At least for now. Tomorrow – or later today maybe – I’ll probably take up my whacker and let somebody have it.
Then, I will take consolation in knowing I am not alone in this game in which moles are forced back into their holes by hitting them directly on the head with the mallet. Whac-A-Mole is, after all, “both primal and universal,” observed Ron Lieber in this past July 1 edition of the New York Times.
‘Eighty-countries’ universal in fact, say manufacturers of the game.
In the carnival version (as opposed to the single-player game which can be installed in your own home – perhaps your therapist has one in his office) multi-player Whac-A-Moles are linked in large banks together with the goal to be the first player to hit the most moles in the least amount of time for which you win a stuffed animal – perhaps a mole – which can be traded up, should you win again, for a larger stuffed animal, maybe the coveted King Mole, which can then be carried about the fair declaring yourself one not to be messed with.
For non-winners – those whose reaction time is inversely proportional to the ever-increasing speed the moles randomly appear with each mole spending less time above the hole and with more moles outside of their holes at the same time – there is the aforementioned therapist, on-site even.
And, fortunately, for the Whac-A-Mole game host, as well as the other players, each mallet is “attached to the game by a rope in order to prevent patrons from walking away with it” – which is the official explanation for the rope – and/or exacting revenge being the other.
In either case – winners or losers – both having contributed significantly to the $100 million (you read that right) that manufactures estimate is spent annually to club these critters, I can now at least help you avoid the cost of a therapist since here’s how it in all likelihood would be played out:
Therapist: ‘Would you describe your efforts to manage your personal affairs much like you did in the Whac-A-Mole game, flailing away at life?’
Nods, too exhausted to say anything after too many games and too much money to win the King Mole.
‘Do you feel mocked, confused, and frustrated, not fast enough or strong enough to wallop the moles much less recognize financial or other opportunities until too late?’
‘Yes, yes, that’s me! Just a failure. The moles came faster and faster until I missed too many and time expired.’

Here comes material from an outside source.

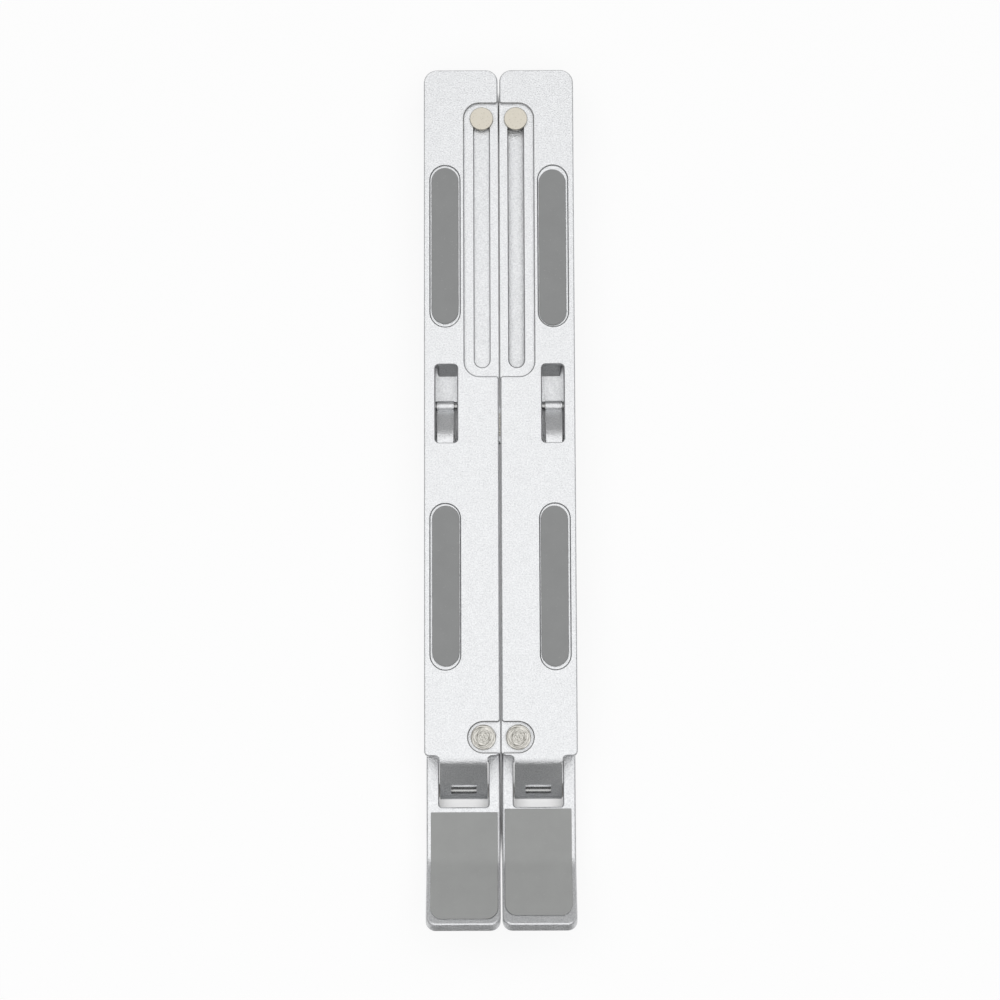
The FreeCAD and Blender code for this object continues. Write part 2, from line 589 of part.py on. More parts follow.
# ---- strut ----------------------------------------------------------------------------
def strut():
    """Folded-sheet channel: two cheeks on the strut pin, a web and a pressed rib."""
    web_y = STRUT_PIN_Y + WEB_START
    taper_y = SLEEVE_Y - CHEEK_TAPER
    bend_r = 2 * STRUT_SHEET
    side = side_prism([
        (STRUT_PIN_Y, STRUT_TOP, 0),
        (STRUT_PIN_Y, STRUT_PIN_Z - CHEEK_NOSE, 0),
        (STRUT_PIN_Y + CHEEK_BEVEL, STRUT_BOTTOM, 0),
        (taper_y, STRUT_BOTTOM, bend_r),
        (SLEEVE_Y, SLEEVE_Z - CHEEK_TAIL_R, 0),
        (SLEEVE_Y, SLEEVE_Z + CHEEK_TAIL_R, 0),
        (taper_y, STRUT_TOP, bend_r),
    ], STRUT_INNER_X, STRUT_OUTER_X)
    ends = [
        rod(STRUT_PIN_Y, STRUT_PIN_Z, STRUT_TOP - STRUT_PIN_Z, STRUT_INNER_X, STRUT_OUTER_X),
        rod(SLEEVE_Y, SLEEVE_Z, CHEEK_TAIL_R, STRUT_INNER_X, STRUT_OUTER_X),
    ]
    body = side.fuse(ends).removeSplitter()
    hollow_x0 = STRUT_INNER_X + STRUT_SHEET
    hollow_x1 = STRUT_OUTER_X - STRUT_SHEET
    cuts = [
        box(hollow_x0, hollow_x1, HINGE_Y, REAR_Y, STRUT_BOTTOM + STRUT_SHEET, TOP_Z),
        box(hollow_x0, hollow_x1, HINGE_Y, web_y, 0, TOP_Z),
        box(hollow_x0, hollow_x1, SLEEVE_Y - WEB_END, REAR_Y, 0, TOP_Z),
        rod(STRUT_PIN_Y, STRUT_PIN_Z, STRUT_PIN_R, 0, HALF_WIDTH),
        rod(SLEEVE_Y, SLEEVE_Z, SLEEVE_PIN_R, 0, HALF_WIDTH),
    ]
    return body.cut(cuts).fuse(strut_rib()).cut(strut_rib_hollow()).removeSplitter()


def rib_outline(drop, inset):
    floor = STRUT_BOTTOM + STRUT_SHEET - drop
    start = STRUT_PIN_Y + RIB_START + inset
    end = SLEEVE_Y - RIB_END - inset
    return [
        (start, floor, 0),
        (start + RIB_HEIGHT, floor + RIB_HEIGHT, EDGE_R),
        (end - RIB_HEIGHT, floor + RIB_HEIGHT, EDGE_R),
        (end, floor, 0),
    ]


def strut_rib():
    rib = side_prism(rib_outline(0, 0), STRUT_INNER_X + STRUT_SHEET, RIB_OUTER_X)
    return soften(rib, RIB_EDGE_R, lambda edge: edge.BoundBox.XMin > RIB_OUTER_X - RUN_FIT)


def strut_rib_hollow():
    """Hollow under the rib, one sheet thickness inside it."""
    inset = STRUT_SHEET * math.tan(math.radians(22.5))
    x0 = STRUT_INNER_X + 2 * STRUT_SHEET
    return side_prism(rib_outline(STRUT_SHEET, inset), x0, RIB_OUTER_X - STRUT_SHEET)


def cheek_pin(y, z, radius):
    """Pin through both cheeks of the strut, a little proud of each."""
    return rod(y, z, radius, STRUT_INNER_X - STRUT_PIN_PROUD, STRUT_OUTER_X + STRUT_PIN_PROUD)


def strut_sleeve():
    """Rubber sleeve on the strut's free end; it drops into the leg's notches."""
    tube = rod(SLEEVE_Y, SLEEVE_Z, SLEEVE_R, STRUT_INNER_X + STRUT_SHEET + LAYER_GAP,
               STRUT_OUTER_X - STRUT_SHEET - LAYER_GAP)
    return tube.cut(rod(SLEEVE_Y, SLEEVE_Z, SLEEVE_PIN_R, 0, HALF_WIDTH))


# ---- leg ------------------------------------------------------------------------------
def lip_end():
    """Run and drop of the lip's end face, as the x and y of a vector."""
    angle = math.radians(LIP_END_SLOPE)
    return Vector(math.cos(angle), math.sin(angle), 0) * LIP_END


def lip_surface(offset):
    """Edges of the deck and lip seen from the side, offset upward, from rear to tip."""
    angle = math.radians(LIP_SLOPE)
    normal = Vector(0, math.sin(angle), math.cos(angle))
    centre = Vector(0, LIP_BEND_Y, DECK_Z + LIP_BEND_R)
    radius = LIP_BEND_R - offset
    start = centre - Vector(0, 0, radius)
    middle = centre - Vector(0, math.sin(angle / 2), math.cos(angle / 2)) * radius
    end = centre - normal * radius
    tip_y = FRONT_Y + lip_end().x + offset * math.sin(angle)
    tip_z = end.z + (end.y - tip_y) * math.tan(angle)
    return start, middle, end, Vector(0, tip_y, tip_z)


def lip_solid(offset0, offset1, rear_y, x0, x1):
    """Layer that follows deck and lip, between two offsets from their surface."""
    low = lip_surface(offset0)
    high = lip_surface(offset1)
    low_rear = Vector(0, rear_y, DECK_Z + offset0)
    high_rear = Vector(0, rear_y, DECK_Z + offset1)
    edges = [
        Part.LineSegment(high_rear, high[0]).toShape(),
        Part.Arc(high[0], high[1], high[2]).toShape(),
        Part.LineSegment(high[2], high[3]).toShape(),
        Part.LineSegment(high[3], low[3]).toShape(),
        Part.LineSegment(low[3], low[2]).toShape(),
        Part.Arc(low[2], low[1], low[0]).toShape(),
        Part.LineSegment(low[0], low_rear).toShape(),
        Part.LineSegment(low_rear, high_rear).toShape(),
    ]
    return sheet_prism(Part.Wire(edges), x0, x1)


def leg_block():
    """Outer form of a leg: level body with the lip rising from its front end."""
    angle = math.radians(LIP_SLOPE)
    start, middle, end, tip = lip_surface(0)
    heel = tip - Vector(0, lip_end().x, lip_end().y)
    toe_y = heel.y + (heel.z - FOOT_PROUD) / math.tan(angle)
    rear_top = Vector(0, LEG_REAR_Y, DECK_Z)
    rear_bottom = Vector(0, LEG_REAR_Y, FOOT_PROUD)
    toe = Vector(0, toe_y, FOOT_PROUD)
    edges = [
        Part.LineSegment(rear_top, start).toShape(),
        Part.Arc(start, middle, end).toShape(),
        Part.LineSegment(end, tip).toShape(),
        Part.LineSegment(tip, heel).toShape(),
        Part.LineSegment(heel, toe).toShape(),
        Part.LineSegment(toe, rear_bottom).toShape(),
        Part.LineSegment(rear_bottom, rear_top).toShape(),
    ]
    solid = sheet_prism(Part.Wire(edges), HALF_GAP, LEG_OUTER_X)
    in_front = tip.y + RUN_FIT
    behind = LEG_REAR_Y - RUN_FIT
    solid = soften(solid, LIP_CORNER_R,
                   lambda edge: is_corner(edge) and edge.BoundBox.YMax < in_front)
    return soften(solid, LEG_REAR_R,
                  lambda edge: is_corner(edge) and edge.BoundBox.YMin > behind)


def is_corner(edge):
    """True for an edge that lies in one plane across the stand."""
    return edge.BoundBox.XLength < RUN_FIT


def notches():
    """Row of slots in the deck that catch the strut's sleeve, one for each height."""
    x0 = STRUT_INNER_X - NOTCH_SIDE
    x1 = STRUT_OUTER_X + NOTCH_SIDE
    half = NOTCH_LENGTH / 2
    cuts = []
    for step in range(NOTCH_COUNT):
        y = SLEEVE_Y - NOTCH_FROM_SLEEVE - step * NOTCH_PITCH
        cuts.append(plan_prism(rectangle(x0, x1, y - half, y + half, NOTCH_R), FOOT_PROUD, TOP_Z))
    return cuts


def foot(y, z0, z1):
    """Flat rubber foot, long across the leg."""
    return plan_prism(rectangle(FOOT_X - FOOT_LENGTH / 2, FOOT_X + FOOT_LENGTH / 2,
                                y - FOOT_WIDTH / 2, y + FOOT_WIDTH / 2, FOOT_R), z0, z1)


def lip_pad_plan(shift, z0, z1):
    rear = HINGE_Y - LIP_PAD_FROM_HINGE + shift
    front = rear - LIP_PAD_LENGTH
    return plan_prism([
        (LIP_PAD_INNER_X, rear, EDGE_R), (LIP_PAD_OUTER_X, rear, EDGE_R),
        (LIP_PAD_OUTER_X, front, LIP_PAD_CORNER_R), (LIP_PAD_INNER_X, front, LIP_PAD_CORNER_R),
    ], z0, z1)


def lip_pad(shift):
    """Rubber pad bedded in the deck and lip."""
    layer = lip_solid(-LIP_PAD_BED, LIP_PAD_PROUD, HINGE_Y, 0, HALF_WIDTH)
    return layer.common(lip_pad_plan(shift, 0, TOP_Z * 2))


def leg_rim(block):
    """Edges round the deck and lip: each bounds one of their faces and a side or an end."""
    upward = []
    for face in block.Faces:
        u0, u1, v0, v1 = face.ParameterRange
        normal = face.normalAt((u0 + u1) / 2, (v0 + v1) / 2)
        if normal.z > 0.5 and normal.y > -RUN_FIT:
            upward += face.Edges
    return [edge for edge in upward if sum(edge.isSame(other) for other in upward) == 1]


def is_window_edge(edge):
    """True for the top edges of the window round the tongue."""
    bounds = edge.BoundBox
    front = HINGE_Y - LEG_WINDOW_FRONT - RUN_FIT
    rear = SHOULDER_Y - LEG_WINDOW_R + RUN_FIT
    in_window = bounds.YMin > front and bounds.YMax < rear
    return level(edge, DECK_Z) and in_window and bounds.XMax < TONGUE_OUTER_X + 2 * SIDE_GAP


def leg(shift):
    block = leg_block()
    block = block.makeFillet(LEG_EDGE_R, leg_rim(block))
    hollow_x0 = HALF_GAP + LEG_WALL
    hollow_x1 = LEG_OUTER_X - LEG_WALL
    window = rectangle(TONGUE_INNER_X - SIDE_GAP, TONGUE_OUTER_X + SIDE_GAP,
                       HINGE_Y - LEG_WINDOW_FRONT, SHOULDER_Y - LEG_WINDOW_R, LEG_WINDOW_R)
    bed = lip_solid(-LIP_PAD_BED, LIP_PAD_PROUD, HINGE_Y, 0, HALF_WIDTH)
    cuts = [
        box(hollow_x0, hollow_x1, FRONT_BLOCK_Y, LEG_REAR_Y - REAR_BLOCK, 0, DECK_Z - LEG_DECK),
        plan_prism(window, 0, DECK_Z + 1),
        rod(HINGE_Y, HINGE_Z, HINGE_PIN_R, 0, HALF_WIDTH),
        foot(FRONT_FOOT_Y, 0, FOOT_PROUD + FOOT_BED),
        foot(REAR_FOOT_Y, 0, FOOT_PROUD + FOOT_BED),
        bed.common(lip_pad_plan(shift, 0, TOP_Z * 2)),
    ]
    shell = block.cut(cuts + notches()).removeSplitter()
    return bevel(shell, RIM_BEVEL, is_window_edge)


def hinge_pin():
    return rod(HINGE_Y, HINGE_Z, HINGE_PIN_R, HALF_GAP + HINGE_PIN_INSET, LEG_OUTER_X)


def hinge_spacers():
    """Two nylon sleeves on the hinge pin, one each side of the tongue's knuckle."""
    radius = DECK_Z - LEG_DECK - HINGE_Z - LAYER_GAP
    inner = rod(HINGE_Y, HINGE_Z, radius, HALF_GAP + LEG_WALL, TONGUE_INNER_X - LAYER_GAP)
    outer = rod(HINGE_Y, HINGE_Z, radius, TONGUE_OUTER_X + LAYER_GAP, LEG_OUTER_X - LEG_WALL)
    bore = rod(HINGE_Y, HINGE_Z, HINGE_PIN_R, 0, HALF_WIDTH)
    return Part.makeCompound([inner.cut(bore), outer.cut(bore)])


# ---- the whole stand ----------------------------------------------------------------------
def mirrored(shape):
    return shape.mirror(Vector(0, 0, 0), Vector(1, 0, 0))


def half_pieces(side):
    """Pieces of one half, drawn on the +X side."""
    turned_arm_z = {"left": LOWER_ARM_Z, "right": UPPER_ARM_Z}[side]
    carried_arm_z = {"left": UPPER_ARM_Z, "right": LOWER_ARM_Z}[side]
    shift = LIP_PAD_SHIFT[side]
    pieces = {
        "beam": beam(),
        "rear_pad": pad(REAR_PAD_X, REAR_PAD_Y, PAD_SHIFT[side + "_rear"]),
        "front_pad": pad(FRONT_PAD_X, FRONT_PAD_Y, PAD_SHIFT[side + "_front"]),
        "front_rivet": front_rivet(turned_arm_z),
        "slider_pin": slider_pin(carried_arm_z),
        "slider_bush": slider_bush(carried_arm_z),
        "leg": leg(shift),
        "lip_pad": lip_pad(shift),
        "hinge_pin": hinge_pin(),
        "hinge_spacers": hinge_spacers(),
        "front_foot": foot(FRONT_FOOT_Y, 0, FOOT_PROUD + FOOT_BED),
        "rear_foot": foot(REAR_FOOT_Y, 0, FOOT_PROUD + FOOT_BED),
        "strut": strut(),
        "strut_pin": cheek_pin(STRUT_PIN_Y, STRUT_PIN_Z, STRUT_PIN_R),
        "strut_sleeve": strut_sleeve(),
        "sleeve_pin": cheek_pin(SLEEVE_Y, SLEEVE_Z, SLEEVE_PIN_R),
    }
    return pieces


def main():
    nodes = {
        "lower_arm": lower_arm(),
        "upper_arm": upper_arm(),
        "cross_rivet": cross_rivet(),
        "cross_washer": cross_washer(),
    }
    for name, shape in half_pieces("right").items():
        nodes["right_" + name] = shape
    for name, shape in half_pieces("left").items():
        nodes["left_" + name] = mirrored(shape)
    spacer_z0 = LOWER_ARM_Z + ARM + RUN_FIT
    nodes["left_rivet_spacer"] = mirrored(spacer(RIVET_Y, spacer_z0, PLATE_BOTTOM))
    os.makedirs("parts", exist_ok=True)
    for name, shape in nodes.items():
        shape.exportStep("parts/" + name + ".step")


main()
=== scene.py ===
"""Finishes, rubber parts, light and camera for a folding aluminium laptop stand.

Laid out as a Blender add-on and run as a script.  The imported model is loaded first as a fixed
frame: its metal parts keep their shape and get their finish here, and each plain rubber solid
gives way to a moulded piece in the same place.  Everything is in metres in the model's frame:
+Z up, +Y from the front lips to the rear.
"""
import math

import bmesh
import bpy
from bpy.props import FloatProperty, PointerProperty, StringProperty
from mathutils import Matrix, Vector


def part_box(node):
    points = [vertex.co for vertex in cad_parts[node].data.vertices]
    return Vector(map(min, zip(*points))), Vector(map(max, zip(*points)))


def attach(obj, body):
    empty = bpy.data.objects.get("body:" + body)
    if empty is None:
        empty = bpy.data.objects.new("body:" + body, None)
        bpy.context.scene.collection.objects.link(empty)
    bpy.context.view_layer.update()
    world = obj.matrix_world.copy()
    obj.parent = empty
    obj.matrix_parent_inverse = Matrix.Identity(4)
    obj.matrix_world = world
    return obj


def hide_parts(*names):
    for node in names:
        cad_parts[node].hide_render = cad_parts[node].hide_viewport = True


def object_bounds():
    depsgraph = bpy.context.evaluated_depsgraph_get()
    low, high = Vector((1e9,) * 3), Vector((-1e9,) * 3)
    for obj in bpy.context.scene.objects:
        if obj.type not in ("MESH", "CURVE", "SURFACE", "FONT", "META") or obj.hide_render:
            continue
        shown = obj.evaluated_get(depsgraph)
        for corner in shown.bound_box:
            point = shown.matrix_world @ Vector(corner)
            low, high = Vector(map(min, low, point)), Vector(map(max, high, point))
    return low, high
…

‘You’re an adult who challenged the mole, and the mole eluded you time-after-time. You had no control where the mole popped up and there was no pattern. The mole won didn’t it?’
Sobs.
‘Winning at whacking requires hair-trigger decision making and even if you react at twitch speed, most split-second decisions made in life will quite often lead to regret. Whacking at this and whacking at that is most often destined for failure. Ever pursuing a fleeting target, more frequently just missing it than not, is not unlike a ship without a rudder: hopelessly adrift, subject to every shift of wind and tide.’
Blows nose in the tissue the therapist handed him while nods in understanding.
‘Borrowing the title from Simon and Garfunkel’s ‘Slow Down, You Move Too Fast,’ you need to, well, slow down, you move too fast. As the Psalmist puts it, paraphrased, ‘make like a tree. Stay put. Sink your roots deep by the stream.’